Bilim adamları, geçen yılın yaz aylarında Yamal yarımadasındaki gizemli kraterin sırrını çözmeyi başardıklarını açıklamıştı. Rus jeologlar, dev çukurun, erimekte olan donmuş topraktan metan gazının çıkması sonucu oluştuğunu anlatmıştı.
Önde gelen araştırmacılardan, Salehard merkezli Arktika Araştırmaları Bilim Merkezi arkeoloğu Andrey Plehanov, yerel çobanların, bilim adamları tarafından henüz incelenmeyen benzer jeolojik yapıları bulduklarını bildirmişti.
Son günlerde gerçekleştirilen uydu gözlemleri, onlarca derin kraterin varlığına işaret etti. B2 kodlu en büyük çukurun etrafında en az yirmi benzer yapılarla çevrili olduğu ortaya çıktı.
DOĞALGAZ YATAKLARI İÇİN TEHDİT
Rusya İ. M. Gubkin Devlet Petrol ve Doğalgaz Üniversitesi’nden Prof.
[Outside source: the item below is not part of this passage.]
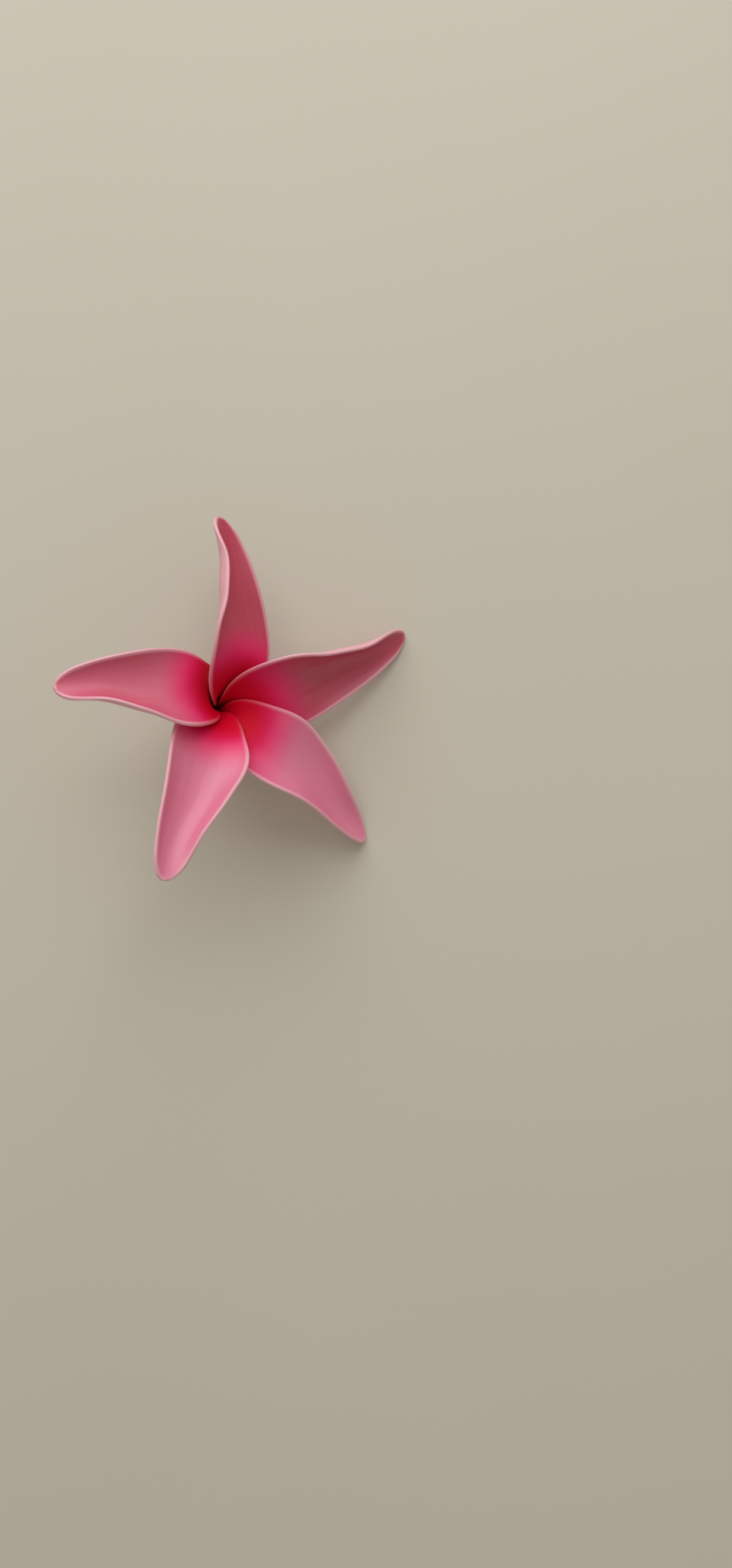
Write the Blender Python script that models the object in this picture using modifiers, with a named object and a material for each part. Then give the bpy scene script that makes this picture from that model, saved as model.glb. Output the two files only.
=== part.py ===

Vasiliy Bogoyavlenskiy, "Bu yapıları mantarlara benzetirdim: Bir mantarı bulunca büyük ihtimalle yakınında onlarca mantar daha bulursunuz. Toplamda Yamal’da menşei belirsiz 20-30 krater bulunabilir" dedi.
Tespit edilen kraterler arasında en büyüğü B2, Rusya’nın en büyük doğalgaz yataklarından birinin yanı başında yer alıyor.
Plehanov ve meslektaşları, jeolojik yapıların güçlü metan emisyonu sonucu oluştuğu konusunda haklıysa, bu olgu çevredeki tüm doğalgaz yatakları için tehdit oluşturuyor.
Bogoyavlenskiy, “Uzun yıllara dayanan tecrübe, gaz emisyonunun sondaj kulelerinde, petrol ve doğalgaz yataklarında ve denizdeki boru hatlarında ciddi hasarlara yol açabileceğini gösteriyor. Alevlenebilir gaz emisyonları, sadece ağır endüstriyi değil Sibirya bölgesinin çevresini de tehlikeye sokuyor” dedi.
Ancak Yamal kraterlerinin gerçekten de metan emisyonu sonucu ortaya çıktığı henüz doğrudan kanıtlanamadı.
Sorun şu ki jeologlar, bu sürece doğrudan tanık olmadı ve sadece dev çukurlar şeklinde sonuçlarını gözlemledi. Gizemli yapıların ortaya çıkışını açıklayan başka hipotez de henüz bilim adamları tarafından sunulmadı.